What you have to do =>
Restate all of the data exactly.
┌─ Provided data
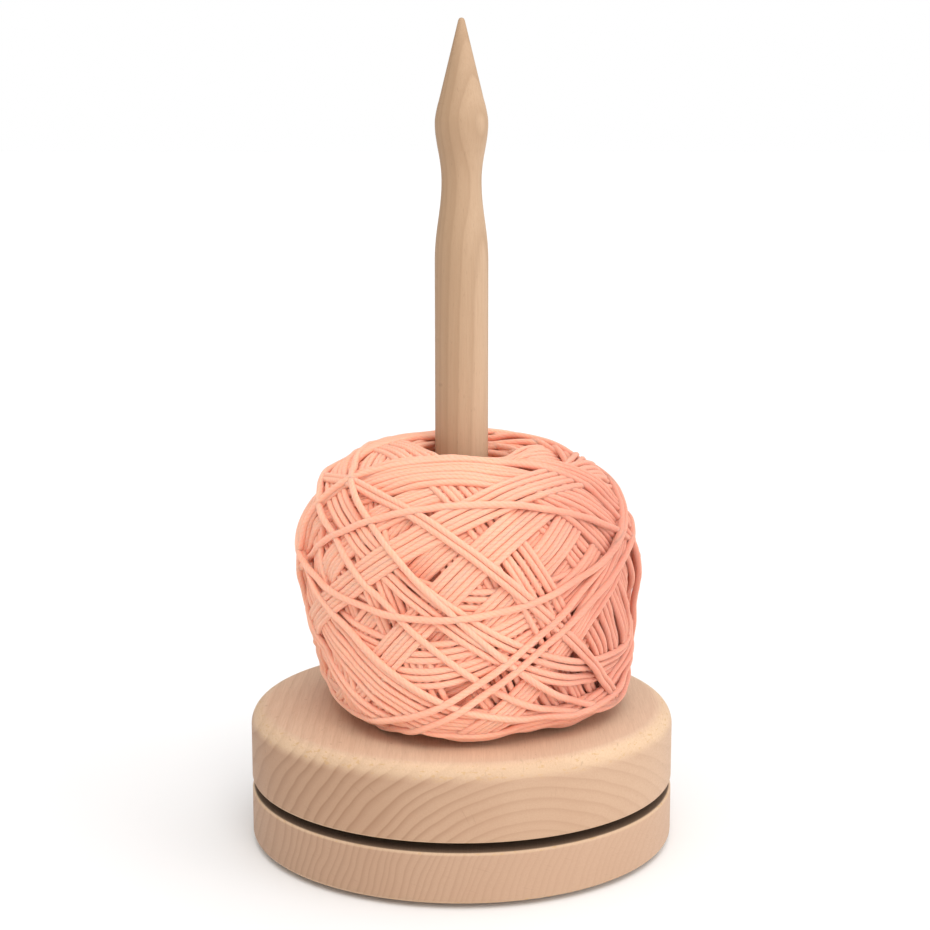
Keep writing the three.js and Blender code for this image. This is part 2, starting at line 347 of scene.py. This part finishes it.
def moulded_nylon():
    """Off-white nylon with a fine moulded grain and a slight yellowing."""
    s = Shader("nylon")
    grain = s.noise(s.position((6.0,) * 3), detail=3.0)
    age = s.noise(s.position((0.12,) * 3), detail=2.0)
    colour = s.mix(s.remap(age, 0.35, 0.65), (0.76, 0.75, 0.7), (0.7, 0.67, 0.58))
    s.bump(grain, 0.02, 0.5)
    rough = s.remap(grain, 0.3, 0.7, 0.38, 0.55)
    return s.set(Base_Color=colour, Roughness=rough, Subsurface_Weight=0.1)


def finish_cad_nodes():
    """Gives the CAD nodes that stay in view the finish of their material slot."""
    finishes = {
        "bearing_aluminium": turned_metal("aluminium", (0.72, 0.73, 0.75), 0.32, 3.0),
        "cage_nylon": moulded_nylon(),
        "ball_steel": turned_metal("ball_steel", (0.66, 0.66, 0.67), 0.12, 0.4),
        "screw_steel": turned_metal("zinc_plate", (0.6, 0.61, 0.64), 0.3, 5.0),
        "insert_brass": turned_metal("brass", (0.72, 0.53, 0.24), 0.28, 4.0),
    }
    for part in frame["record"]["subparts"]:
        if part["material_slot"] in finishes:
            materials = frame["nodes"][part["node"]].data.materials
            materials.clear()
            materials.append(finishes[part["material_slot"]])


# ---- meshes -------------------------------------------------------------------------------------
def add_piece(name, vertices, faces, material, body, slot, replaces, sharp_angle=40):
    """A piece made from vertices in millimetres, which rides on a body in place of CAD nodes."""
    mesh = bpy.data.meshes.new(name)
    mesh.from_pydata(np.asarray(vertices) * MM, [], faces)
    mesh.validate()
    mesh.shade_smooth()
    mesh.set_sharp_from_angle(angle=math.radians(sharp_angle))
    mesh.materials.append(material)
    made = bpy.data.objects.new(name, mesh)
    bpy.context.scene.collection.objects.link(made)
    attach(made, body)
    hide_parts(*replaces)
    return made


def grid_faces(rows, columns, looped):
    """The quads of a tube, whose rings of vertices follow one another and may close into a loop."""
    row = np.arange(rows if looped else rows - 1)[:, None]
    column = np.arange(columns)
    near, far = row * columns, (row + 1) % rows * columns
    step = (column + 1) % columns
    return np.stack([near + column, near + step, far + step, far + column], -1).reshape(-1, 4)


def lathe(outline, segments=192):
    """Turns an outline of (radius, height) points about Z.

    The outline starts and ends on the axis, and keeps the solid on its left.
    """
    outline = np.array(outline)
    rim = outline[1:-1]
    turn = np.arange(segments) * 2 * math.pi / segments
    ring = np.stack([np.cos(turn), np.sin(turn)], -1)
    wall = np.concatenate([np.c_[r * ring, np.full(segments, h)] for r, h in rim])
    vertices = np.concatenate([wall, [(0, 0, outline[0][1]), (0, 0, outline[-1][1])]])
    below, above = len(wall), len(wall) + 1
    last = (len(rim) - 1) * segments
    faces = grid_faces(len(rim), segments, False).tolist()
    for i in range(segments):
        after = (i + 1) % segments
        faces.append((below, after, i))
        faces.append((above, last + i, last + after))
    return vertices, faces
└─
Full response =>
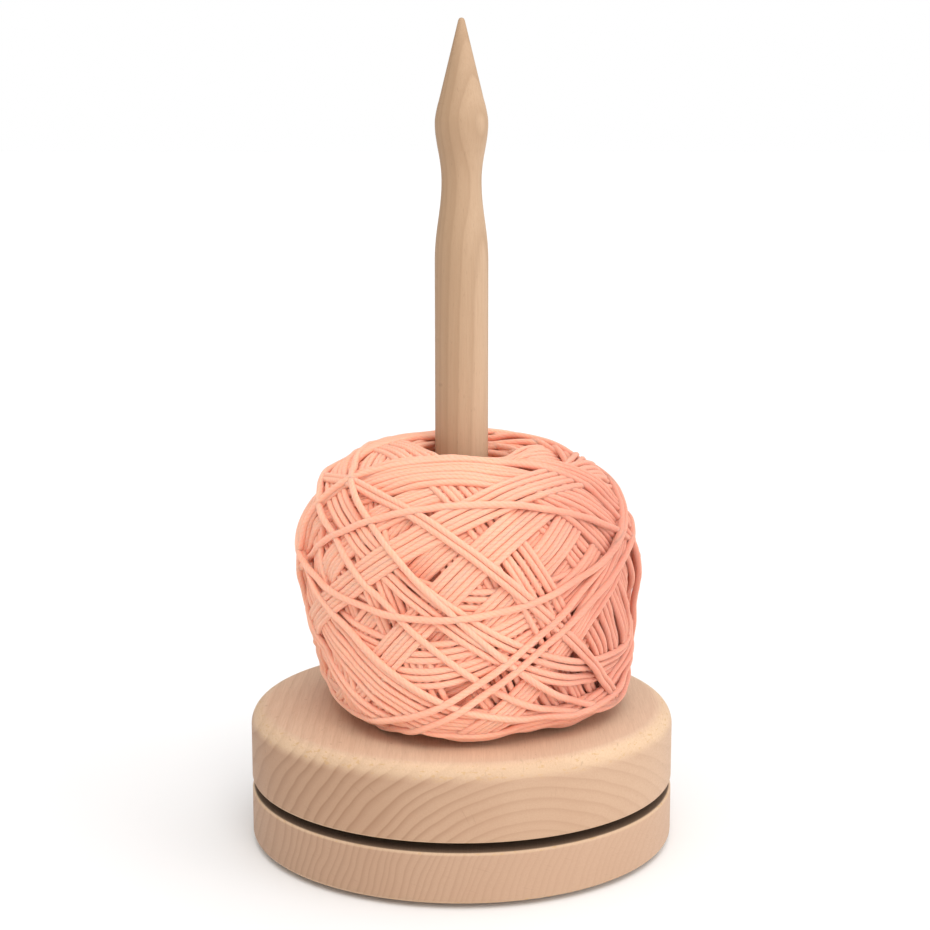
Keep writing the three.js and Blender code for this image. This is part 2, starting at line 347 of scene.py. This part finishes it.
def moulded_nylon():
    """Off-white nylon with a fine moulded grain and a slight yellowing."""
    s = Shader("nylon")
    grain = s.noise(s.position((6.0,) * 3), detail=3.0)
    age = s.noise(s.position((0.12,) * 3), detail=2.0)
    colour = s.mix(s.remap(age, 0.35, 0.65), (0.76, 0.75, 0.7), (0.7, 0.67, 0.58))
    s.bump(grain, 0.02, 0.5)
    rough = s.remap(grain, 0.3, 0.7, 0.38, 0.55)
    return s.set(Base_Color=colour, Roughness=rough, Subsurface_Weight=0.1)


def finish_cad_nodes():
    """Gives the CAD nodes that stay in view the finish of their material slot."""
    finishes = {
        "bearing_aluminium": turned_metal("aluminium", (0.72, 0.73, 0.75), 0.32, 3.0),
        "cage_nylon": moulded_nylon(),
        "ball_steel": turned_metal("ball_steel", (0.66, 0.66, 0.67), 0.12, 0.4),
        "screw_steel": turned_metal("zinc_plate", (0.6, 0.61, 0.64), 0.3, 5.0),
        "insert_brass": turned_metal("brass", (0.72, 0.53, 0.24), 0.28, 4.0),
    }
    for part in frame["record"]["subparts"]:
        if part["material_slot"] in finishes:
            materials = frame["nodes"][part["node"]].data.materials
            materials.clear()
            materials.append(finishes[part["material_slot"]])


# ---- meshes -------------------------------------------------------------------------------------
def add_piece(name, vertices, faces, material, body, slot, replaces, sharp_angle=40):
    """A piece made from vertices in millimetres, which rides on a body in place of CAD nodes."""
    mesh = bpy.data.meshes.new(name)
    mesh.from_pydata(np.asarray(vertices) * MM, [], faces)
    mesh.validate()
    mesh.shade_smooth()
    mesh.set_sharp_from_angle(angle=math.radians(sharp_angle))
    mesh.materials.append(material)
    made = bpy.data.objects.new(name, mesh)
    bpy.context.scene.collection.objects.link(made)
    attach(made, body)
    hide_parts(*replaces)
    return made


def grid_faces(rows, columns, looped):
    """The quads of a tube, whose rings of vertices follow one another and may close into a loop."""
    row = np.arange(rows if looped else rows - 1)[:, None]
    column = np.arange(columns)
    near, far = row * columns, (row + 1) % rows * columns
    step = (column + 1) % columns
    return np.stack([near + column, near + step, far + step, far + column], -1).reshape(-1, 4)


def lathe(outline, segments=192):
    """Turns an outline of (radius, height) points about Z.

    The outline starts and ends on the axis, and keeps the solid on its left.
    """
    outline = np.array(outline)
    rim = outline[1:-1]
    turn = np.arange(segments) * 2 * math.pi / segments
    ring = np.stack([np.cos(turn), np.sin(turn)], -1)
    wall = np.concatenate([np.c_[r * ring, np.full(segments, h)] for r, h in rim])
    vertices = np.concatenate([wall, [(0, 0, outline[0][1]), (0, 0, outline[-1][1])]])
    below, above = len(wall), len(wall) + 1
    last = (len(rim) - 1) * segments
    faces = grid_faces(len(rim), segments, False).tolist()
    for i in range(segments):
        after = (i + 1) % segments
        faces.append((below, after, i))
        faces.append((above, last + i, last + after))
    return vertices, faces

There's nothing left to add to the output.